Turkish President Recep Tayyip Erdoğan in a parliamentary speech on Wednesday once again targeted the LGBTQ community, Turkish media reported.
Erdoğan referred to the LGBTQ community as an “evil” and said the opposition was endorsed by the evil and other terrorist organizations. “You are trying to legitimize this [LGBTQ] evil,” he said in a speech addressing the opposition. “You and those who support you are also LGBTQ. However, neither the Justice and Development Party (AKP) nor the Nationalist Movement Party (MHP) has such evil in their ranks.”
Top officials from the ruling AKP government have been continuously targeting the LGBTQ community, with discriminatory speech escalating before the May 14 elections.
Erdoğan’s campaign was based on claims that the opposition was collaborating with terrorists and would grant rights to LGBTQ people.
Earlier this month Erdoğan said his government was working on drafting an anti-LGBTQ constitutional amendment to enshrine the family. He said they would take every step to protect the family from perversion, implying that same-sex relationships were detrimental to the Turkish family structure.
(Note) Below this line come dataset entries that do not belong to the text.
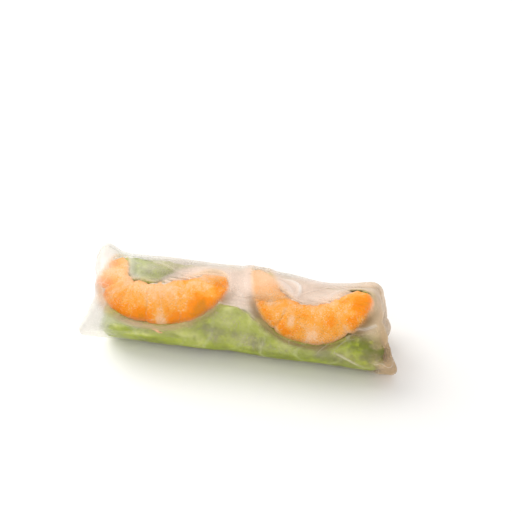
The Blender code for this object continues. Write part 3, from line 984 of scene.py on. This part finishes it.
# Creases in the paper, as ridges: (places as (x, theta), height, half width, whiteness)
CREASES = (
    (((0.013, 77), (0.0177, 75), (0.0208, 80), (0.0221, 89), (0.0222, 98), (0.0213, 106)),
     0.0008, 0.0006, 1.3),
    (((0.0125, 81), (0.016, 87), (0.0188, 95), (0.0206, 105)), 0.0004, 0.0006, 0.5),
    (((0.0215, 107), (0.0239, 110), (0.0266, 110.5), (0.03, 108)), 0.0003, 0.0005, 0.5),
    (((0.0325, 104), (0.0344, 93), (0.037, 77), (0.0395, 69), (0.0456, 65)), 0.0004, 0.0006, 0.5),
    (((0.045, 137.5), (0.0494, 135), (0.053, 129), (0.056, 119)), 0.0006, 0.00045, 0.8),
    (((0.0577, 151), (0.057, 159), (0.0561, 169), (0.0548, 178), (0.054, 187)), 0.0004, 0.0006, 0.5),
    (((0.0592, 155), (0.0586, 166), (0.0577, 176), (0.0567, 192)), 0.0003, 0.0006, 0.4),
    (((0.0377, 171.6), (0.0419, 178.8), (0.0459, 186.6), (0.0493, 194.2), (0.0545, 201)),
     0.0005, 0.0007, 0.6),
    (((-0.0015, 108), (0.001, 112), (0.002, 120)), 0.0003, 0.0006, 0.3),
    (((-0.053, 140), (-0.056, 150), (-0.057, 165)), 0.0005, 0.001, 0.4),
    (((-0.048, 196), (-0.053, 190), (-0.058, 186)), 0.0005, 0.0009, 0.4),
)

# Tucks that gather each end: (side, theta, depth, half width in degrees, reach along the roll)
TUCKS = (
    ("right", 127, 0.0006, 7, 0.006), ("right", 164, 0.0014, 6, 0.007), ("right", 204, 0.0006, 8, 0.01),
    ("right", 250, 0.0012, 7, 0.009), ("right", 300, 0.0014, 9, 0.01), ("right", 340, 0.0011, 7, 0.008),
    ("right", 28, 0.0012, 8, 0.01), ("left", 60, 0.0008, 9, 0.008), ("left", 128, 0.0005, 9, 0.007),
    ("left", 255, 0.0012, 9, 0.01), ("left", 305, 0.0013, 8, 0.009), ("left", 350, 0.0012, 9, 0.009),
    ("left", 25, 0.001, 7, 0.008),
)

# How far the gathered paper is twisted round between an end's rim and its middle
END_TWIST = {"left": -75.0, "right": 55.0}

# The empty corner of paper that stands up at the left end: (x, theta, reach in x, reach in theta)
CORNER = (-0.0575, 58.0, 0.0045, 15.0)
CORNER_RISE = 0.0046

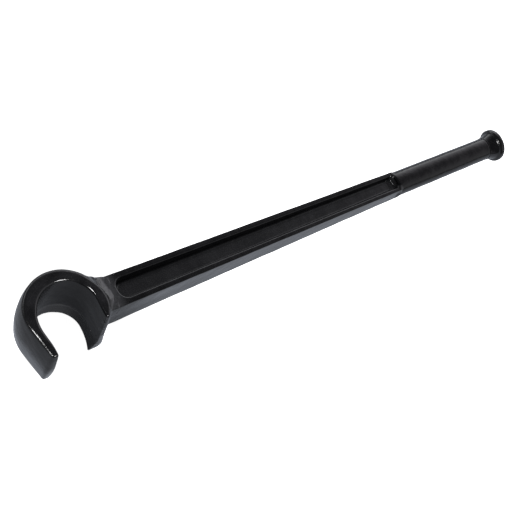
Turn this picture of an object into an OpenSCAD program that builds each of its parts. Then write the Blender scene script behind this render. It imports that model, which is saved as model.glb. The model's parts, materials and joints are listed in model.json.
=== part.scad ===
// Fire hydrant wrench: an open hook on a recessed arm, with a round grip bar and a flared end knob.
// The origin is the centre of the hook's bore at the wrench's mid-plane. +X runs along the arm to the
// knob, the hook's mouth opens towards -Y, and +Z is the bore's axis.

/* [Hook] */
// Diameter of the bore that closes round the hydrant's cap or nut
bore_d = 58; // [54:1:62]
// Outer diameter of the hook's ring at its widest
ring_d = 85; // [83:0.5:88]
// Height of the hook's top face above the mid-plane
hook_rise = 38; // [34:1:42]
// Depth of the hook's bottom face below the mid-plane
hook_drop = 32; // [30:1:34]
// Distance from the bore's centre to the tip of the long jaw
long_jaw = 40; // [37:0.5:43]
// Distance from the bore's centre to the end of the short jaw's foot
short_jaw = 25.5; // [23:0.5:27]
// Width of the inward lip at the foot of the bore
lip = 3.4; // [1.5:0.1:5]

/* [Arm] */
// Distance of the arm's centre line from the bore's axis
arm_offset = 6.2; // [4:0.2:8]
// Distance from the bore's axis to the arm's outer end
arm_end = 416; // [380:1:450]
// Width of the arm at the hook
root_w = 36; // [34:0.5:38]
// Width of the arm at the grip
end_w = 24.2; // [23:0.2:26]
// Thickness of the arm at the hook
root_t = 40; // [37:0.5:40]
// Thickness of the arm at the grip
end_t = 20.6; // [19:0.2:22]
// Width of the rail on each side of the recess, at the grip
rail_w = 5; // [4:0.2:6]

/* [Grip] */
// Length of the round grip
grip_l = 131; // [110:1:150]
// Diameter of the grip at the arm
grip_d = 26.8; // [26:0.1:28]
// Diameter of the grip at the knob
grip_tip_d = 25; // [24:0.1:26]
// Diameter of the knob's rim
knob_d = 36.8; // [35:0.2:40]
// Length of the knob
knob_l = 18; // [15:0.5:20]

/* [Hidden] */
$fn = 96;

black_paint = "#1c1d20";
weld_paint = "#26272b";

bore_r = bore_d / 2;
ring_r = ring_d / 2;
cut = 1;

// The ring's centre stands off the bore's, away from the arm and the mouth, so the wall is thickest there.
ring_x = -2.5;
ring_y = 3.1;
hook_h = hook_rise + hook_drop;
crown_z = 8;
crown_r = 180;
crown_fn = 720;
foot_bevel = 8;
lip_h = 15;
rim_bevel = 1.2;

// The long jaw tapers from the ring to a rounded tip.
tip_r = 5.9;
tip_inset = 3.4;
tip_x = -bore_r - tip_inset;
tip_y = -long_jaw + tip_r;
jaw_dx = tip_x - ring_x;
jaw_dy = tip_y - ring_y;
jaw_root_inset = 2.3;
jaw_root_r = ring_r - jaw_root_inset;
jaw_turn = atan2(jaw_dy, jaw_dx) - acos((jaw_root_r - tip_r) / norm([jaw_dx, jaw_dy]));
jaw_side = [cos(jaw_turn), sin(jaw_turn)];

// A shallow hollow in the long jaw's inner face, between the bore and the tip.
hollow_l = 24;
hollow_d = 2;
hollow_r = (pow(hollow_l / 2, 2) + pow(hollow_d, 2)) / (2 * hollow_d);

// The short jaw's outside is a cone that widens towards the foot, and its end leans back to the top.
heel_x = 14;
heel_y = -3;
heel_top_r = 25.5;
heel_foot_r = 31;
jaw_lean = 4;

// The arm's tongue fits a pocket in the ring's wall.
arm_root = ring_x + ring_r;
arm_inner_x = 10;
tongue_w = 14;
tongue_h = 20;
tongue_depth = 5.5;

recess_start = 59.5;
recess_end = arm_end - 7;
recess_r = 9;
web_share = 0.31;
rail_taper = 0.35;

root_leg = 8;
foot_leg = 1.5;
skirt_lap = 3;
side_leg = 6;
far_leg = 11;
near_leg = 4.2;
weld_inset = 0.5;

spigot_r = 5;
spigot_l = 5.5;
knob_spigot_r = 8;
knob_spigot_l = 10;
knob_round = 3;
knob_rim = 2;
bead_r = 1.2;
knob_bead_r = 0.6;
knob_x = arm_end + grip_l;

function arm_share(x) = (x - arm_root) / (arm_end - arm_root);
function arm_w(x) = root_w + (end_w - root_w) * arm_share(x);
function arm_t(x) = root_t + (end_t - root_t) * arm_share(x);
function rail(x) = rail_w * (1 + rail_taper * (1 - arm_share(x)));
function recess_w(x) = arm_w(x) - 2 * rail(x);

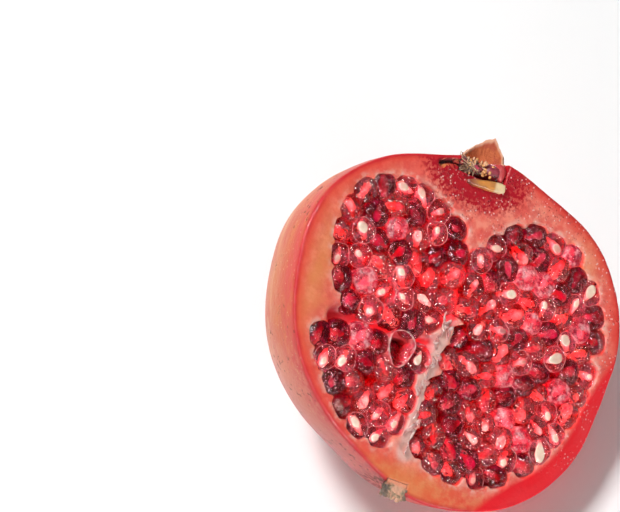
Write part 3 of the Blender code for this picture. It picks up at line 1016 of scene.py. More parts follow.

He repeated once again that the opposition and leader of the main opposition Republican People’s Party (CHP) Kemal Kılıçdaroğlu were pro-LGBTQ and therefore a threat to the country.
Speaking to the media, LGBTQ people said they felt threatened under the Erdoğan regime and that same-sex relationships would eventually be criminalized.
Homosexuality is not illegal in Turkey, but homophobia is widespread. Turkey was ranked 48th among 49 countries as regards the human rights of LGBT people, according to the 2022 Rainbow Europe Map published by the International Lesbian, Gay, Bisexual, Trans and Intersex Association (ILGA)-Europe in May.